* _YOUR INSTRUCTIONS_: Copy whichever lines contain the string "with".

## Begin DATASET EXTRACT

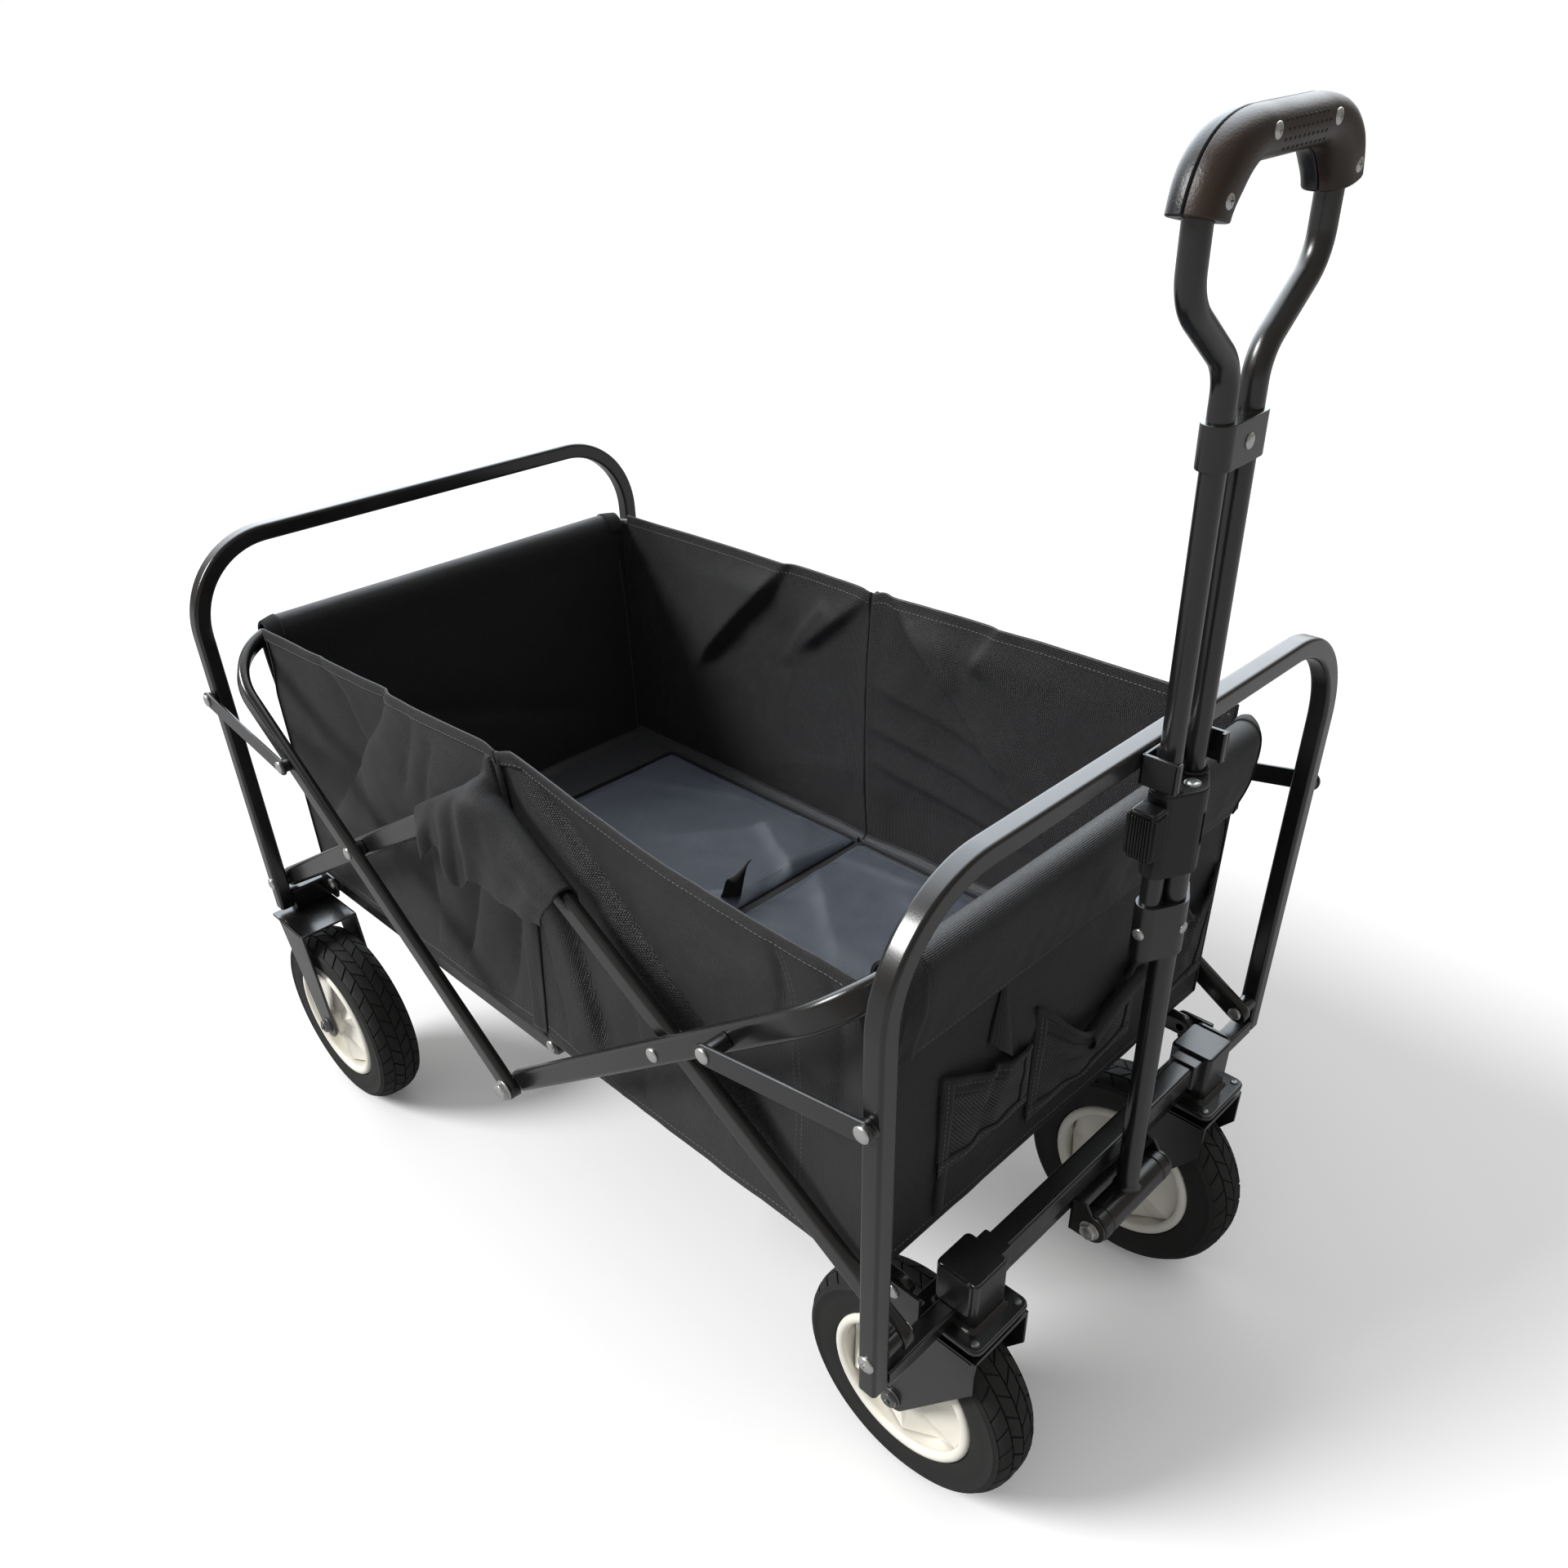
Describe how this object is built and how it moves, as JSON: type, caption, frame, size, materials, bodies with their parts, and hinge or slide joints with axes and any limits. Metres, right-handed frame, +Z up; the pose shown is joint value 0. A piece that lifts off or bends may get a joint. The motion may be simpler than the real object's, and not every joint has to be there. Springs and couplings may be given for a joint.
{
  "type": "collapsible wagon",
  "caption": "Folding utility wagon with a cloth tub on a scissor frame, rear wheels, swivel casters and a telescoping pull handle.",
  "frame": {"origin": "on the ground under the middle of the wagon, midway between the two axles", "axes": "+X forwards, towards the pull handle; +Y to the wagon's left; +Z up"},
  "size_m": [0.9216, 0.5416, 0.9316],
  "materials": {
    "black_paint": "gloss black powder coat on steel tube and sheet",
    "zinc": "zinc-plated bolts and nuts",
    "tyre": "black moulded tread",
    "cream_plastic": "cream moulded rim",
    "black_plastic": "fine-textured black moulding",
    "black_cloth": "woven black polyester",
    "coated_cloth": "coated inner cloth with a soft sheen"
  },
  "bodies": {
    "rear_base": {"rear_frame": "black_paint", "rear_cross_tube": "black_paint", "rear_fork_left": "black_paint", "rear_fork_right": "black_paint", "rear_axle_left": "zinc", "rear_axle_right": "zinc"},
    "rear_arms": {"rear_arm_left": "black_paint", "rear_arm_right": "black_paint"},
    "rear_bail": {"rear_bail": "black_paint", "bail_bolt_left": "zinc", "bail_bolt_right": "zinc"},
    "front_bail": {"front_bail": "black_paint"},
    "front_arms": {"front_arm_left": "black_paint", "front_arm_right": "black_paint"},
    "front_base": {"front_frame": "black_paint", "front_lower_bar": "black_paint", "front_upper_tube": "black_paint", "caster_mount_left": "black_paint", "caster_mount_right": "black_paint", "handle_bracket": "black_paint", "handle_bolt": "zinc", "handle_catch": "black_paint"},
    "rear_links": {"rear_link_left": "black_paint", "rear_link_right": "black_paint"},
    "front_links": {"front_link_left": "black_paint", "front_link_right": "black_paint"},
    "rear_floor": {"rear_floor_frame": "black_paint", "rear_floor_pad": "coated_cloth"},
    "front_floor": {"front_floor_frame": "black_paint", "front_floor_pad": "coated_cloth"},
    "rear_wall": {"rear_wall": "black_cloth", "top_flap_left": "black_cloth", "top_flap_right": "black_cloth"},
    "front_wall": {"front_wall": "black_cloth"},
    "rear_side_left": {"rear_side_left": "black_cloth"},
    "rear_wheel_left": {"rear_hub_left": "cream_plastic", "rear_tyre_left": "tyre"},
    "rear_side_right": {"rear_side_right": "black_cloth"},
    "rear_wheel_right": {"rear_hub_right": "cream_plastic", "rear_tyre_right": "tyre"},
    "front_side_left": {"front_side_left": "black_cloth"},
    "front_wheel_left": {"front_hub_left": "cream_plastic", "front_tyre_left": "tyre"},
    "front_side_right": {"front_side_right": "black_cloth"},
    "front_wheel_right": {"front_hub_right": "cream_plastic", "front_tyre_right": "tyre"},
    "caster_left": {"caster_fork_left": "black_paint", "caster_axle_left": "zinc"},
    "caster_right": {"caster_fork_right": "black_paint", "caster_axle_right": "zinc"},
    "handle": {"handle_main_tube": "black_paint", "handle_fixed_clamp": "black_plastic"},
    "handle_upper": {"handle_grip_tube": "black_paint", "handle_grip": "black_plastic", "handle_sliding_clamp": "black_paint", "handle_band": "black_paint"},
    "release_key": {"handle_release_key": "black_plastic"}
  },
  "joints": [
    {"name": "fold", "type": "hinge", "parent": "rear_base", "child": "rear_arms", "pos_m": [-0.4195, 0, 0.252], "axis": [0, -1, 0], "range_deg": [0, 49.93], "deforming": ["rear_side_left", "rear_side_right", "rear_floor_pad", "front_side_left", "front_side_right", "front_floor_pad", "top_flap_left", "top_flap_right"]},
    {"name": "rear_crossing", "type": "hinge", "parent": "rear_arms", "child": "rear_bail", "pos_m": [-0.20955, 0, 0.37828], "axis": [0, 1, 0], "range_deg": [0, 94.3]},
    {"name": "bail_pivot", "type": "hinge", "parent": "rear_bail", "child": "front_bail", "pos_m": [-0.0105, 0, 0.226], "axis": [0, -1, 0], "range_deg": [0, 88.6]},
    {"name": "front_crossing", "type": "hinge", "parent": "front_bail", "child": "front_arms", "pos_m": [0.18855, 0, 0.37828], "axis": [0, 1, 0], "range_deg": [0, 94.3]},
    {"name": "front_leg_pivot", "type": "hinge", "parent": "front_arms", "child": "front_base", "pos_m": [0.3985, 0, 0.252], "axis": [0, -1, 0], "range_deg": [0, 50.1]},
    {"name": "rear_link_pivot", "type": "hinge", "parent": "rear_base", "child": "rear_links", "pos_m": [-0.4195, 0, 0.462], "axis": [0, -1, 0], "range_deg": [0, 89.8]},
    {"name": "front_link_pivot", "type": "hinge", "parent": "front_base", "child": "front_links", "pos_m": [0.3985, 0, 0.462], "axis": [0, 1, 0], "range_deg": [0, 89.8]},
    {"name": "rear_floor_pivot", "type": "hinge", "parent": "rear_base", "child": "rear_floor", "pos_m": [-0.3895, 0, 0.242], "axis": [0, -1, 0], "range_deg": [0, 83.3]},
    {"name": "front_floor_pivot", "type": "hinge", "parent": "front_base", "child": "front_floor", "pos_m": [0.3685, 0, 0.242], "axis": [0, 1, 0], "range_deg": [0, 83.3]},
    {"name": "rear_wall_hang", "type": "hinge", "parent": "rear_bail", "child": "rear_wall", "pos_m": [-0.3915, 0, 0.51747], "axis": [0, -1, 0], "range_deg": [0, 44.4]},
    {"name": "front_wall_hang", "type": "hinge", "parent": "front_bail", "child": "front_wall", "pos_m": [0.3705, 0, 0.51747], "axis": [0, 1, 0], "range_deg": [0, 44.4]},
    {"name": "rear_side_left_crease", "type": "hinge", "parent": "rear_wall", "child": "rear_side_left", "pos_m": [-0.382, 0.2125, 0.395], "axis": [0, 0, -1], "range_deg": [0, 72.6]},
    {"name": "rear_side_right_crease", "type": "hinge", "parent": "rear_wall", "child": "rear_side_right", "pos_m": [-0.382, -0.2125, 0.395], "axis": [0, 0, 1], "range_deg": [0, 72.6]},
    {"name": "front_side_left_crease", "type": "hinge", "parent": "front_wall", "child": "front_side_left", "pos_m": [0.361, 0.2125, 0.395], "axis": [0, 0, 1], "range_deg": [0, 72.6]},
    {"name": "front_side_right_crease", "type": "hinge", "parent": "front_wall", "child": "front_side_right", "pos_m": [0.361, -0.2125, 0.395], "axis": [0, 0, -1], "range_deg": [0, 72.6]},
    {"name": "rear_wheel_left_spin", "type": "hinge", "parent": "rear_base", "child": "rear_wheel_left", "pos_m": [-0.3615, 0.233, 0.1], "axis": [0, 1, 0], "continuous": true},
    {"name": "caster_left_swivel", "type": "hinge", "parent": "front_base", "child": "caster_left", "pos_m": [0.4025, 0.153, 0.205], "axis": [0, 0, 1], "continuous": true},
    {"name": "front_wheel_left_spin", "type": "hinge", "parent": "caster_left", "child": "front_wheel_left", "pos_m": [0.3615, 0.153, 0.1], "axis": [0, 1, 0], "continuous": true},
    {"name": "rear_wheel_right_spin", "type": "hinge", "parent": "rear_base", "child": "rear_wheel_right", "pos_m": [-0.3615, -0.233, 0.1], "axis": [0, 1, 0], "continuous": true},
    {"name": "caster_right_swivel", "type": "hinge", "parent": "front_base", "child": "caster_right", "pos_m": [0.4025, -0.153, 0.205], "axis": [0, 0, 1], "continuous": true},
    {"name": "front_wheel_right_spin", "type": "hinge", "parent": "caster_right", "child": "front_wheel_right", "pos_m": [0.3615, -0.153, 0.1], "axis": [0, 1, 0], "continuous": true},
    {"name": "handle_swing", "type": "hinge", "parent": "front_base", "child": "handle", "pos_m": [0.4245, 0.014, 0.212], "axis": [0, 1, 0], "range_deg": [0, 100]},
    {"name": "handle_telescope", "type": "slide", "parent": "handle", "child": "handle_upper", "axis": [0, -0.0419, 0.9991], "range_m": [-0.16, 0]},
    {"name": "release_key_pull", "type": "slide", "parent": "handle", "child": "release_key", "axis": [0, -0.9991, -0.0419], "range_m": [0, 0.0045]}
  ],
  "couplings": [
    {"joint": "rear_crossing", "follows": "fold", "ratio": 1.8854},
    {"joint": "bail_pivot", "follows": "fold", "ratio": 1.7709},
    {"joint": "front_crossing", "follows": "fold", "ratio": 1.8854},
    {"joint": "front_leg_pivot", "follows": "fold", "ratio": 1},
    {"joint": "rear_link_pivot", "follows": "fold", "ratio": 1.7955},
    {"joint": "front_link_pivot", "follows": "fold", "ratio": 1.7955},
    {"joint": "rear_floor_pivot", "follows": "fold", "ratio": 1.6659},
    {"joint": "front_floor_pivot", "follows": "fold", "ratio": 1.6659},
    {"joint": "rear_wall_hang", "follows": "fold", "ratio": 0.8854},
    {"joint": "front_wall_hang", "follows": "fold", "ratio": 0.8854},
    {"joint": "rear_side_left_crease", "follows": "fold", "ratio": 1.45},
    {"joint": "rear_side_right_crease", "follows": "fold", "ratio": 1.45},
    {"joint": "front_side_left_crease", "follows": "fold", "ratio": 1.45},
    {"joint": "front_side_right_crease", "follows": "fold", "ratio": 1.45}
  ]
}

## End DATASET EXTRACT

* _RIGHT ANSWER_:
Describe how this object is built and how it moves, as JSON: type, caption, frame, size, materials, bodies with their parts, and hinge or slide joints with axes and any limits. Metres, right-handed frame, +Z up; the pose shown is joint value 0. A piece that lifts off or bends may get a joint. The motion may be simpler than the real object's, and not every joint has to be there. Springs and couplings may be given for a joint.
  "caption": "Folding utility wagon with a cloth tub on a scissor frame, rear wheels, swivel casters and a telescoping pull handle.",
    "coated_cloth": "coated inner cloth with a soft sheen"